*Exercise task*: Gather up the lines that contain "with".

*Exercise data*:
..............................
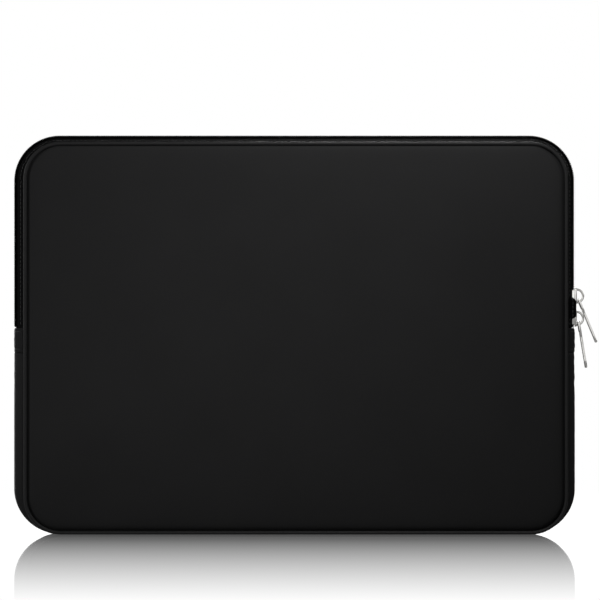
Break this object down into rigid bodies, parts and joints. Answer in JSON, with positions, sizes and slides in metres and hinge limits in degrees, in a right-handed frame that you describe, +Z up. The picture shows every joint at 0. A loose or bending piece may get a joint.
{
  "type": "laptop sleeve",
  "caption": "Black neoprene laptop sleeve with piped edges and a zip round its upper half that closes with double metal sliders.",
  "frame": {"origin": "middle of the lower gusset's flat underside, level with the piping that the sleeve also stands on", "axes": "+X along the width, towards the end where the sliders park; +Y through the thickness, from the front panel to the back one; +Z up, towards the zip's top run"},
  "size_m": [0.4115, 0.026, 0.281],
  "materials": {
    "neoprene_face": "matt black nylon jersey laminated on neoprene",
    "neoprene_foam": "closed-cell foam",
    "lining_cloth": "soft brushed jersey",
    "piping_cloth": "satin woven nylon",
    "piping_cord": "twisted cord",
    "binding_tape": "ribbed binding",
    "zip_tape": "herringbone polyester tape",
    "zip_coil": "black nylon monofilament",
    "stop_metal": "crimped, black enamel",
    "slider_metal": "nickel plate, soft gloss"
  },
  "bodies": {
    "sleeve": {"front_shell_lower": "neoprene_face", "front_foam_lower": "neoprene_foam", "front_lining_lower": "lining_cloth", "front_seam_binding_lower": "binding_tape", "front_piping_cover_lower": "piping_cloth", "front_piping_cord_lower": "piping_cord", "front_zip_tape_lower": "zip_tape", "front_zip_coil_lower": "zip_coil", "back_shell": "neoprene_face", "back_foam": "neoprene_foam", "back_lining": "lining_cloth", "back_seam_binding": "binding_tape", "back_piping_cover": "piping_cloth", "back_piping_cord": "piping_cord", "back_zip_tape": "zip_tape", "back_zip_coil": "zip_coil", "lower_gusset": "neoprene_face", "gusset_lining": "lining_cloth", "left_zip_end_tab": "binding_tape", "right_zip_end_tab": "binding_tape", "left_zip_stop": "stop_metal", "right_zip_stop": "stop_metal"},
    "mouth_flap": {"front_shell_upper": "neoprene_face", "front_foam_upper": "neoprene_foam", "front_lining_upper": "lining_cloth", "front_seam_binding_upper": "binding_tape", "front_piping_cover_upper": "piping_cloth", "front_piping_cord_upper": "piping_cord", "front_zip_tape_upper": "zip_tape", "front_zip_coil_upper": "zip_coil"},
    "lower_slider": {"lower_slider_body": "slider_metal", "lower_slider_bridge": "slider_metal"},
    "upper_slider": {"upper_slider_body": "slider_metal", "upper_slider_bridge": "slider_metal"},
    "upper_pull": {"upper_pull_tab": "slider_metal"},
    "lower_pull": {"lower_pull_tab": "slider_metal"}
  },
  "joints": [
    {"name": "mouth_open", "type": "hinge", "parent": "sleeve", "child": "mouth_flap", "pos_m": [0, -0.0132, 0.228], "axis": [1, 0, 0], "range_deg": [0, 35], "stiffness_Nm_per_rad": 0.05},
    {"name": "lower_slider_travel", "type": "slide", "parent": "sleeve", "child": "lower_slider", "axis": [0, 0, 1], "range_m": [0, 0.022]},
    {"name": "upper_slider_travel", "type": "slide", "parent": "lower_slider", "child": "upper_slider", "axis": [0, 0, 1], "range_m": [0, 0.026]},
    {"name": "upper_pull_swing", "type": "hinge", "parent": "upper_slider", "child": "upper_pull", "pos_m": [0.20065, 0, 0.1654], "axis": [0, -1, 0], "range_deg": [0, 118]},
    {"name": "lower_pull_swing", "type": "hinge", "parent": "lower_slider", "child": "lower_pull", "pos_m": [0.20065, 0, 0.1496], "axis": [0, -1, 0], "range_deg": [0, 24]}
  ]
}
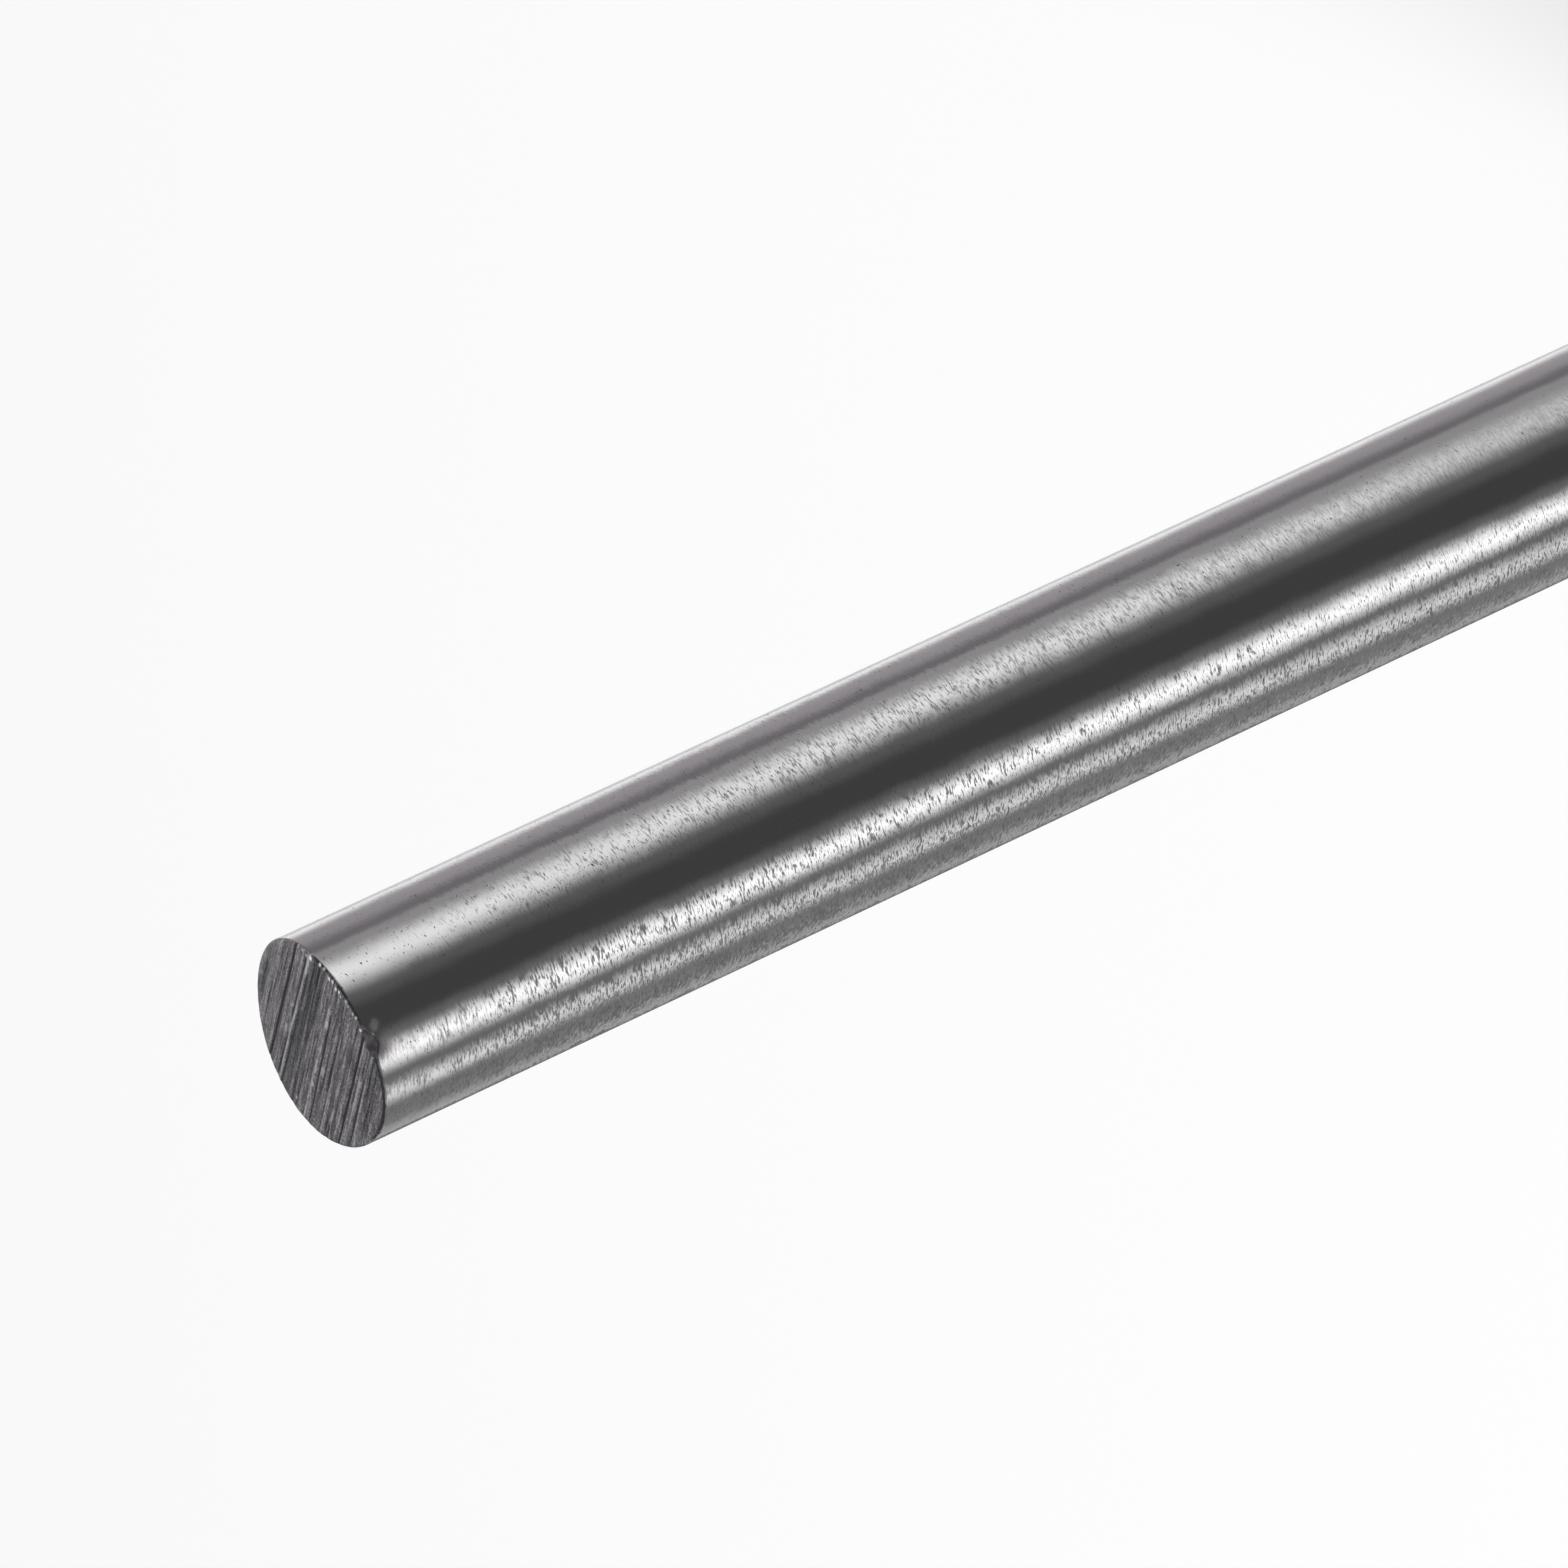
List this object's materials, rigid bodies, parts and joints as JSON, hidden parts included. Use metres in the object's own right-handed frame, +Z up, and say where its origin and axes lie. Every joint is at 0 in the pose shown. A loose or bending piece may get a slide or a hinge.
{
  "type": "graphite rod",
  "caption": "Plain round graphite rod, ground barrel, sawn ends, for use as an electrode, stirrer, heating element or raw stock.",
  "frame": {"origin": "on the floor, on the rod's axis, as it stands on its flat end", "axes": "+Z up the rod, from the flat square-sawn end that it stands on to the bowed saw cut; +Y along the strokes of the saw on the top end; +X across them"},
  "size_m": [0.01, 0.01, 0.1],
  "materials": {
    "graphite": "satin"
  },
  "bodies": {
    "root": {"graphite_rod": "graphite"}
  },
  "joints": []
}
..............................
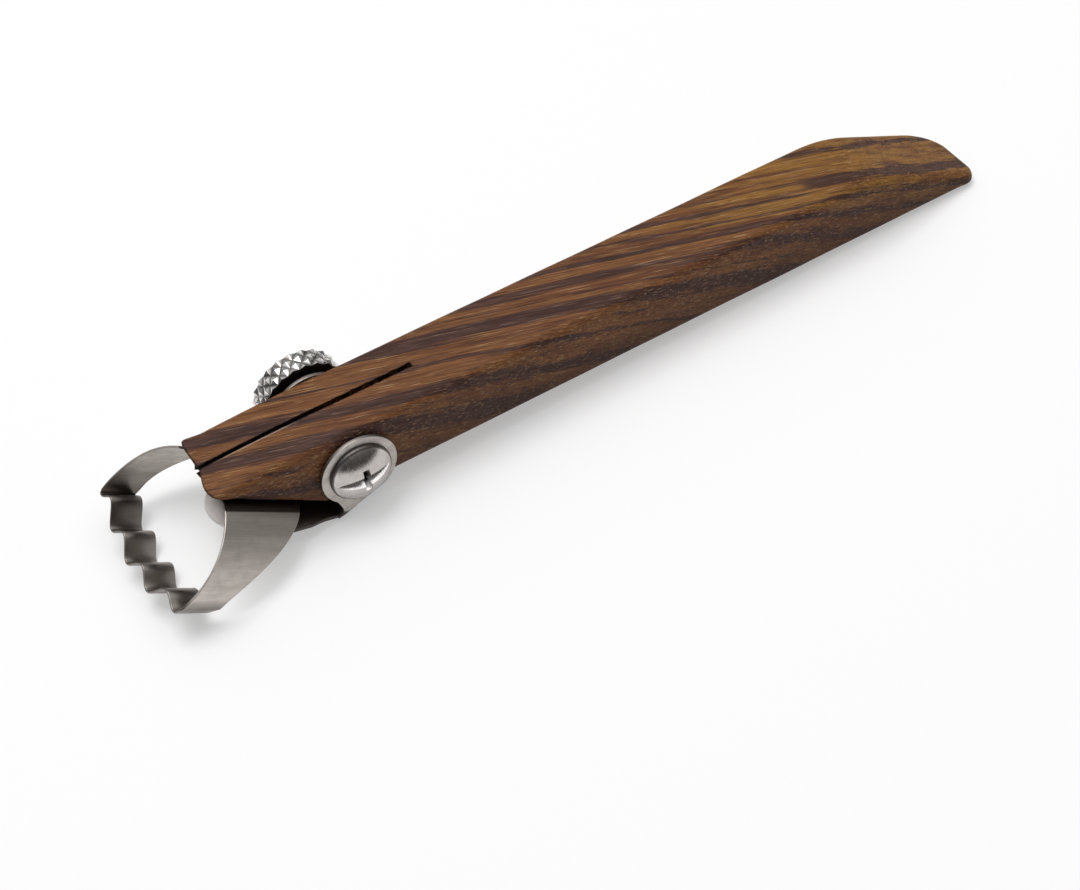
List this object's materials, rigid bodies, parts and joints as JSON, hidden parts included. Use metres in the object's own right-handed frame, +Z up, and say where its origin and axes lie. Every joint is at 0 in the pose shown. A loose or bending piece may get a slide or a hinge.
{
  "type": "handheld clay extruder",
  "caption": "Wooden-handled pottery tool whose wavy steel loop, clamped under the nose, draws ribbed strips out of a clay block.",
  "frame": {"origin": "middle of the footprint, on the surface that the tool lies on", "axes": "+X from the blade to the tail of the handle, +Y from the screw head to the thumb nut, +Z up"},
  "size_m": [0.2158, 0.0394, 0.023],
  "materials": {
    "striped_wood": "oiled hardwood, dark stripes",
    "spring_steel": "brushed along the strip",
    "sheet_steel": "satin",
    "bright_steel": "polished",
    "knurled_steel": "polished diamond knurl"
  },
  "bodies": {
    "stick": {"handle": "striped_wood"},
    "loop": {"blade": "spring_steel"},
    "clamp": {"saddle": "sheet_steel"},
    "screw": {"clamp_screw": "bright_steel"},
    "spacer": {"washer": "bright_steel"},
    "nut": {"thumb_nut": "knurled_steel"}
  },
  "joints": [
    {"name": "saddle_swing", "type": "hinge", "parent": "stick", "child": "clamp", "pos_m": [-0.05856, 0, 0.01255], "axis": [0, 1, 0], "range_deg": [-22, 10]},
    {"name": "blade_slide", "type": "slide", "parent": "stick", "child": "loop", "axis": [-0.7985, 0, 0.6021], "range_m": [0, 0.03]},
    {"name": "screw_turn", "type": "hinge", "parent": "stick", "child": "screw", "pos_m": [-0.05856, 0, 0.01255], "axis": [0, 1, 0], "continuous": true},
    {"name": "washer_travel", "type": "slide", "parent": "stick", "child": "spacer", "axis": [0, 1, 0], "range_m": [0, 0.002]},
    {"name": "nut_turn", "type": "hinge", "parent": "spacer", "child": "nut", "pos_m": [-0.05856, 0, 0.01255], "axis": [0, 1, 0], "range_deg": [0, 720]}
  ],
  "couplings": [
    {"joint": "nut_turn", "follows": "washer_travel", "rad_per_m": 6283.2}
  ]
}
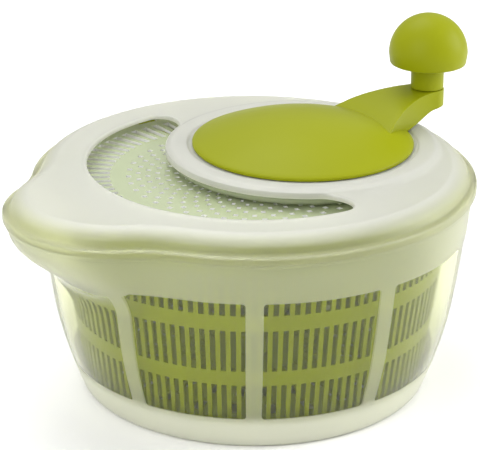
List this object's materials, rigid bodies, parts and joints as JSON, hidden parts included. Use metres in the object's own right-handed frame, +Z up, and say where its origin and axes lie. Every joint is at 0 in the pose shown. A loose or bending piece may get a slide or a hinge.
..............................
*Final answer*:
Break this object down into rigid bodies, parts and joints. Answer in JSON, with positions, sizes and slides in metres and hinge limits in degrees, in a right-handed frame that you describe, +Z up. The picture shows every joint at 0. A loose or bending piece may get a joint.
  "caption": "Black neoprene laptop sleeve with piped edges and a zip round its upper half that closes with double metal sliders.",
  "frame": {"origin": "middle of the lower gusset's flat underside, level with the piping that the sleeve also stands on", "axes": "+X along the width, towards the end where the sliders park; +Y through the thickness, from the front panel to the back one; +Z up, towards the zip's top run"},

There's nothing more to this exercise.